A purely synthetic supramolecular chemistry approach enables the protection of the spin-based qubit [Cr(ox)₃]³⁻ from external sources of decoherence in the solid state, leading to the enhancement of the phase memory and the spin lattice relaxation time, thus validating this chemical engineering strategy for qubit implementation.

Abstract

Spins within molecules benefit from the atomistic control of synthetic chemistry for the realization of qubits. One advantage is that the quantum superpositions of the spin states encoding the qubit can be coherently manipulated using electromagnetic radiation. The main challenge is the fragility of these superpositions when qubits are to partake of solid-state devices. We address this issue with a supramolecular approach for protecting molecular spin qubits against decoherence. The molecular qubit [Cr(ox)₃]³⁻ has been encapsulated inside the diamagnetic triple-stranded helicate [Zn₂L₃]⁴⁺ (L is a bis-pyrazolylpyridine ligand).
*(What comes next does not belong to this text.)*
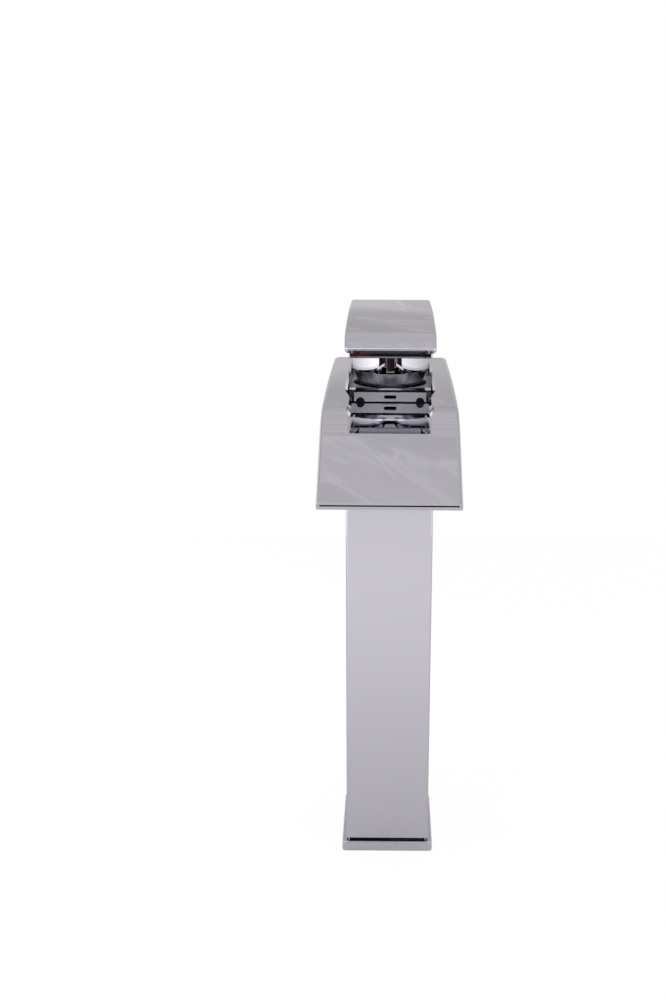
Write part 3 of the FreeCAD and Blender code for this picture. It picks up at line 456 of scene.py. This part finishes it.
def make_board(name, turn_deg, half_deg, colour):
    points = []
    for degrees in (turn_deg - half_deg, turn_deg + half_deg):
        turn = math.radians(degrees)
        x, y = BOARD_DISTANCE * math.sin(turn), -BOARD_DISTANCE * math.cos(turn)
        points += [(x, y, BOARD_LOW), (x, y, BOARD_TOP)]
    material, tree = fresh_material(name)
    surface(tree, glow(tree, colour, 1.0))
    board = mesh_object(name, points, [(0, 1, 3, 2)], material)
    board.visible_camera = False
    return board


for board_name, values in BOARDS.items():
    board_width = make_board(board_name, *values).dimensions.x
    print(board_name, "width (m):", round(board_width, 2))

# %% [markdown]
# ## Finishes that several metals share
# New chrome isn't a perfect mirror. Polishing leaves a faint haze, handling leaves hairlines, and the
# plated sheet keeps long shallow waves from forming. Each of these is one node group, placed in every
# material that needs it with its own values. A group gives one number that changes over the surface,
# such as a mask or a roughness. The shader itself stays in the material.

# %% Helpers for node groups


def new_group(name, inputs):
    """A node group with number inputs {name: default}. Returns it and the sockets of its inputs."""
    group = bpy.data.node_groups.new(name, "ShaderNodeTree")
    for key, value in inputs.items():
        socket = group.interface.new_socket(key, in_out="INPUT", socket_type="NodeSocketFloat")
        socket.default_value = value
    return group, add_node(group, "NodeGroupInput").outputs


def close_group(group, name, value):
    """Gives the group its output."""
    group.interface.new_socket(name, in_out="OUTPUT", socket_type="NodeSocketFloat")
    add_node(group, "NodeGroupOutput", {name: value})
    print("group", group.name, "has", len(group.nodes), "nodes")
    return group


def use_group(tree, group, **inputs):
    """Places a group with its own values. Returns the socket of its output."""
    return add_node(tree, "ShaderNodeGroup", inputs, node_tree=group).outputs[0]


print("group helpers:", new_group.__name__, close_group.__name__, use_group.__name__)

# %% [markdown]
# Hairlines are long thin marks in two directions. A noise that is stretched hard along one axis gives
# them, and cutting it off high leaves only a few. A second noise makes them come in patches.

# %% Hairlines
HAIRLINE_SLANTS = (18.0, -31.0)
HAIRLINE_SCALE = (2400.0, 90.0, 60.0)
HAIRLINE_CUT = (0.60, 0.72)
PATCH_SCALE = 45.0
PATCH_CUT = (0.42, 0.62)


def make_hairlines():
    group, given = new_group("hairlines", {"Density": 0.5, "Fineness": 1.0})
    place = object_place(group)
    marks = []
    for slant in HAIRLINE_SLANTS:
        turned = mapped(group, place, HAIRLINE_SCALE, (0, math.radians(slant), math.radians(slant)))
        lines = noise(group, turned, Scale=given["Fineness"], Detail=2.0)
        marks.append(remap(group, lines, *HAIRLINE_CUT))
    patch = remap(group, noise(group, place, Scale=PATCH_SCALE, Detail=1.0), *PATCH_CUT)
    patched = maths(group, "MULTIPLY", maths(group, "MAXIMUM", *marks), patch)
    return close_group(group, "Mask", maths(group, "MULTIPLY", patched, given["Density"]))


HAIRLINES = make_hairlines()

# %% [markdown]
# Polishing haze is a cloud of slightly rougher spots. The group gives a roughness between two values.

# %% Polishing haze
HAZE_CUT = (0.35, 0.70)


def make_haze():
    group, given = new_group("polishing_haze", {"Scale": 30.0, "Low": 0.02, "High": 0.06})
    cloud = noise(group, object_place(group), Scale=given["Scale"], Detail=4.0, Roughness=0.6)
    span = maths(group, "SUBTRACT", given["High"], given["Low"])
    grown = maths(group, "MULTIPLY", remap(group, cloud, *HAZE_CUT), span)
    return close_group(group, "Roughness", maths(group, "ADD", grown, given["Low"]))


HAZE = make_haze()

# %% [markdown]
# The waves are far shallower than anything one could feel. They only make straight reflections
# tremble, which is how the eye tells a formed and polished sheet from glass.

# %% Forming waves


def make_waves():
    group, given = new_group("forming_waves", {"Scale": 40.0})
    waves = noise(group, object_place(group), Scale=given["Scale"], Detail=1.0)
    return close_group(group, "Height", waves)


WAVES = make_waves()

# %% [markdown]
# Edges wear. On the inner metals this mask keeps the tarnish off them; on the chrome it lightens the
# colour along every edge, which is partly wear and partly a painted edge highlight. The Bevel node
# bends the normal near an edge, so comparing it with the true normal finds every edge without any
# marking by hand. A fine noise breaks the line up.

# %% Worn edges and a painted edge highlight
EDGE_SAMPLES = 4
EDGE_RADIUS = 0.4 * MM
EDGE_BEND = (0.995, 0.90)
EDGE_BREAK_SCALE = 600.0
EDGE_BREAK_CUT = (0.35, 0.60)


def make_edge_wear_and_highlight():
    # One mask for worn edges and for the chrome's painted edge highlight.
    group, given = new_group("edge_wear_and_highlight", {"Amount": 1.0})
    flat = add_node(group, "ShaderNodeNewGeometry").outputs["Normal"]
    bent = add_node(group, "ShaderNodeBevel", {"Radius": EDGE_RADIUS}, samples=EDGE_SAMPLES).outputs[0]
    same = add_node(group, "ShaderNodeVectorMath", {0: flat, 1: bent}, operation="DOT_PRODUCT")
    edge = remap(group, same.outputs["Value"], *EDGE_BEND)
    broken = noise(group, object_place(group), Scale=EDGE_BREAK_SCALE, Detail=3.0)
    broken_edges = maths(group, "MULTIPLY", edge, remap(group, broken, *EDGE_BREAK_CUT))
    return close_group(group, "Mask", maths(group, "MULTIPLY", broken_edges, given["Amount"]))


EDGE_WEAR_AND_HIGHLIGHT = make_edge_wear_and_highlight()

# %% [markdown]
# ## Chrome plate
# Chromium sends back a little over half of the light, a touch more in the blue. That is why white cloth
# looks grey in it. The colour is therefore darker than one expects, and the roughness is close to none.
# The skirt under the hub has the same plate with a softer shine: it faces a narrow pit, and a clear
# mirror there would show nothing but the pit's dark seams.

# %% Helpers for the shader


def principled(tree, inputs):
    """The material's Principled BSDF. Its constant values are set on its own sockets."""
    surface(tree, add_node(tree, "ShaderNodeBsdfPrincipled", inputs).outputs[0])


def blended(tree, share, first, second):
    """A colour between two."""
    inputs = {"Factor": share, "A": first, "B": second}
    return add_node(tree, "ShaderNodeMix", inputs, data_type="RGBA").outputs["Result"]


def bumped(tree, height, strength, distance):
    """The normal of a surface that is raised by this height."""
    inputs = {"Strength": strength, "Distance": distance, "Height": height}
    return add_node(tree, "ShaderNodeBump", inputs).outputs[0]


print("shader helpers:", principled.__name__, blended.__name__, bumped.__name__)

# %% Chrome plate
CHROME = (0.560, 0.552, 0.590, 1)
# The lighter chrome along the edges: partly wear, partly a painted edge highlight.
CHROME_EDGE_WEAR_AND_HIGHLIGHT = (0.66, 0.655, 0.68, 1)
HAIRLINE_ROUGHNESS = 0.05
WAVE_DEPTH = 0.06 * MM


def chrome_like(name, low, high):
    """Plated metal, hazed from low to high, with hairlines, waves, and worn edges with a painted
    highlight.
    """
    material, tree = fresh_material(name)
    haze = use_group(tree, HAZE, Scale=30.0, Low=low, High=high)
    lines = maths(tree, "MULTIPLY", use_group(tree, HAIRLINES, Density=0.5), HAIRLINE_ROUGHNESS)
    waves = use_group(tree, WAVES, Scale=28.0)
    # This mask lightens the chrome along every edge: partly wear, partly a painted edge highlight.
    edge_mask = use_group(tree, EDGE_WEAR_AND_HIGHLIGHT, Amount=0.8)
    principled(tree, {"Metallic": 1.0, "Base Color": blended(tree, edge_mask, CHROME, CHROME_EDGE_WEAR_AND_HIGHLIGHT),
                      "Roughness": maths(tree, "ADD", haze, lines),
                      "Normal": bumped(tree, waves, strength=0.6, distance=WAVE_DEPTH)})
    return material


MATERIALS = {"chrome_plate": chrome_like("polished_chrome", 0.012, 0.045)}
SKIRT_CHROME = chrome_like("soft_chrome", 0.20, 0.30)
print("chrome finishes:", MATERIALS["chrome_plate"].name, SKIRT_CHROME.name)

# %% [markdown]
# ## Satin chrome
# The plate in the outlet is blasted, so it shows an even pale blue-grey and no clear reflection. The
# blasting is a fine grit in the bump. The shader is less than half metal, because a full metal would
# show only the little light that gets in under the lever.

# %% Satin chrome
SATIN = (0.66, 0.68, 0.74, 1)
GRIT_DEPTH = 0.02 * MM


def make_satin():
    material, tree = fresh_material("satin_chrome")
    grit = noise(tree, object_place(tree), Scale=9000.0, Detail=2.0)
    principled(tree, {"Metallic": 0.45, "Base Color": SATIN,
                      "Roughness": use_group(tree, HAZE, Scale=220.0, Low=0.42, High=0.55),
                      "Normal": bumped(tree, grit, strength=0.35, distance=GRIT_DEPTH)})
    return material


MATERIALS["satin_chrome"] = make_satin()
print("outlet plate:", MATERIALS["satin_chrome"].name)

# %% [markdown]
# ## The metals inside
# Brass, copper and steel show only from below or when the faucet is taken apart. Each is the same
# recipe with other values: a colour that clouds between fresh and tarnished, haze, and rubbed edges.

# %% The recipe for an inner metal
TARNISH_CUT = (0.40, 0.68)
GRAIN_STRETCH = 6
GRAIN_DEPTH = 0.03 * MM


def inner_metal(name, fresh, tarnished, low, high, grain):
    """A metal between two colours, with haze from low to high and marks of this grain."""
    material, tree = fresh_material(name)
    place = object_place(tree)
    dull = remap(tree, noise(tree, place, Scale=55.0, Detail=5.0), *TARNISH_CUT)
    kept = maths(tree, "SUBTRACT", dull, use_group(tree, EDGE_WEAR_AND_HIGHLIGHT, Amount=0.9), clamp=True)
    turned = mapped(tree, place, (grain, grain, grain * GRAIN_STRETCH))
    marks = noise(tree, turned, Scale=1.0, Detail=3.0)
    principled(tree, {"Metallic": 1.0, "Base Color": blended(tree, kept, fresh, tarnished),
                      "Roughness": use_group(tree, HAZE, Scale=60.0, Low=low, High=high),
                      "Normal": bumped(tree, marks, strength=0.3, distance=GRAIN_DEPTH)})
    return material


print("recipe:", inner_metal.__name__)

# %% Brass, copper and steel
INNER_METALS = {
    "cast_brass": ("cast_brass", (0.80, 0.60, 0.30, 1), (0.48, 0.33, 0.15, 1), 0.26, 0.48, 900.0),
    "copper_tube": ("drawn_copper", (0.86, 0.46, 0.30, 1), (0.42, 0.20, 0.13, 1), 0.18, 0.40, 1400.0),
    "steel_fasteners": ("bright_steel", (0.62, 0.61, 0.60, 1), (0.42, 0.41, 0.40, 1),
                        0.16, 0.34, 2000.0)}
for slot_name, values in INNER_METALS.items():
    MATERIALS[slot_name] = inner_metal(*values)
    print("inner metal:", MATERIALS[slot_name].name)

# %% [markdown]
# ## Rubber, plastic and ceramic
# The soft and moulded pieces are not metal. What tells them apart is how they take the light: rubber
# is dull and slightly dusty, the cartridge's plastic has a soft moulded gloss, and the ceramic discs
# are lapped flat until they shine.

# %% The recipe for a moulded skin
SHADE_CUT = (0.35, 0.70)


def moulded(name, fresh, shaded, low, high, grain, depth):
    """A skin between two colours, with haze from low to high and a grain of this depth."""
    material, tree = fresh_material(name)
    place = object_place(tree)
    shade = remap(tree, noise(tree, place, Scale=80.0, Detail=4.0), *SHADE_CUT)
    skin = noise(tree, place, Scale=grain, Detail=3.0)
    principled(tree, {"Base Color": blended(tree, shade, fresh, shaded),
                      "Roughness": use_group(tree, HAZE, Scale=120.0, Low=low, High=high),
                      "Normal": bumped(tree, skin, strength=0.4, distance=depth)})
    return material


print("recipe:", moulded.__name__)

# %% Rubber, plastic and ceramic
MOULDED_SKINS = {
    "black_rubber": ("black_rubber", (0.016, 0.016, 0.017, 1), (0.035, 0.034, 0.033, 1),
                     0.55, 0.80, 2600.0, 0.06 * MM),
    "cartridge_plastic": ("moulded_plastic", (0.70, 0.69, 0.66, 1), (0.60, 0.59, 0.56, 1),
                          0.32, 0.48, 1800.0, 0.03 * MM),
    "disc_ceramic": ("lapped_ceramic", (0.86, 0.84, 0.80, 1), (0.80, 0.78, 0.74, 1),
                     0.08, 0.16, 4000.0, 0.01 * MM)}
for slot_name, values in MOULDED_SKINS.items():
    MATERIALS[slot_name] = moulded(*values)
    print("skin:", MATERIALS[slot_name].name)

# %% [markdown]
# ## The ledge round the hub
# The photograph shows light round the hub's skirt, but not what the pit under it looks like inside.
# So this ledge is a guess: a level satin sheet in the pit, just under the top of the water outlet.
# The skirt leans outwards and looks down at it, and the pale sheet scatters the tent's light up to
# the skirt, where the bare pit is dark. It is the only piece that the scene adds. It is fitted
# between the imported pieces, so what it can be measured by is read from them.
# The plan is a rounded square with a round hole, joined ring to ring and thickened. The hole leaves
# the skirt room to swing forward when the lever is lifted.

# %% How far the ledge reaches
OUTLET_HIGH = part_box("outlet_block")[1]
SPOUT_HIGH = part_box("spout_cover")[1]
LEDGE_GAP = 0.05 * MM
PIT_TO_SPOUT_REAR = 12.5 * MM
PIT_CORNER_R = 7.0 * MM
LEAST_SLOPE = 1e-6


def ledge_reach(angle):
    """How far the ledge goes from the hub's axis in this direction, out to the pit's wall."""
    half = OUTLET_HIGH.x
    front = OUTLET_HIGH.y + LEDGE_GAP
    rear = SPOUT_HIGH.y - PIT_TO_SPOUT_REAR - LEDGE_GAP
    way = Vector((math.cos(angle), math.sin(angle)))
    reach = half / max(abs(way.x), LEAST_SLOPE)
    if abs(way.y) > LEAST_SLOPE:
        reach = min(reach, (rear if way.y > 0 else front) / way.y)
    corner = Vector((math.copysign(half - PIT_CORNER_R, way.x), rear - PIT_CORNER_R))
    tip = way * reach
    if tip.y > corner.y and abs(tip.x) > abs(corner.x):
        along = way.dot(corner)
        reach = along + math.sqrt(PIT_CORNER_R ** 2 - corner.length_squared + along ** 2)
    return reach


print("ledge reach to the right and the rear (mm):",
      round(ledge_reach(0) / MM, 2), round(ledge_reach(math.pi / 2) / MM, 2))

# %% Lay the ledge
LEDGE_DROP = 0.2 * MM
LEDGE_T = 1.5 * MM
LEDGE_HOLE_R = 18.9 * MM
LEDGE_RIM_MIN = 0.2 * MM
RIM_STEPS = 144


def make_ledge():
    top = OUTLET_HIGH.z - LEDGE_DROP
    low = top - LEDGE_T
    points = []
    faces = []
    for k in range(RIM_STEPS):
        angle = 2 * math.pi * k / RIM_STEPS
        outer = ledge_reach(angle)
        inner = min(LEDGE_HOLE_R, outer - LEDGE_RIM_MIN)
        for radius, z in ((inner, top), (outer, top), (outer, low), (inner, low)):
            points.append((radius * math.cos(angle), radius * math.sin(angle), z))
        here, there = 4 * k, 4 * ((k + 1) % RIM_STEPS)
        for a in range(4):
            b = (a + 1) % 4
            faces.append((here + a, here + b, there + b, there + a))
    ledge = mesh_object("hub_ledge", points, faces, MATERIALS["satin_chrome"])
    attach(ledge, "faucet")
    return ledge


print("faces in the ledge:", len(make_ledge().data.polygons))

# %% [markdown]
# ## Dressing the pieces
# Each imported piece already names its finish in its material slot, so one loop dresses all of them.
# Only the hub's skirt then gets its softer chrome.

# %% Give every piece its finish
for piece in NODES.values():
    for slot in piece.material_slots:
        slot.material = MATERIALS[slot.material.name.split(".")[0]]
for slot in NODES["hub_cone"].material_slots:
    slot.material = SKIRT_CHROME
print("finishes in use:", len(MATERIALS) + 1)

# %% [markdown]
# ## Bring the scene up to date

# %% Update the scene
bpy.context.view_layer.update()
The quantum coherence of the protected qubit is then analyzed with pulsed EPR spectroscopy and compared with the unprotected qubit, both in solution and in the solid state. Crucially, the spin–spin relaxation in the solid state has been examined within diamagnetic crystal lattices of the isostructural ([Al(ox)₃]@[Zn₂L₃])⁺ or [Al(ox)₃]^3- assemblies, respectively, doped with the Cr³⁺ qubit in two different (<10%) concentrations. The study unveils a surprising increase of the phase memory time of the qubit upon encapsulation only in the solid. Spin-lattice relaxation times also exhibit a significant enhancement, as established from inversion recovery pulse sequences and from slow relaxation of the magnetization of the protected qubit, not featured by the free qubit.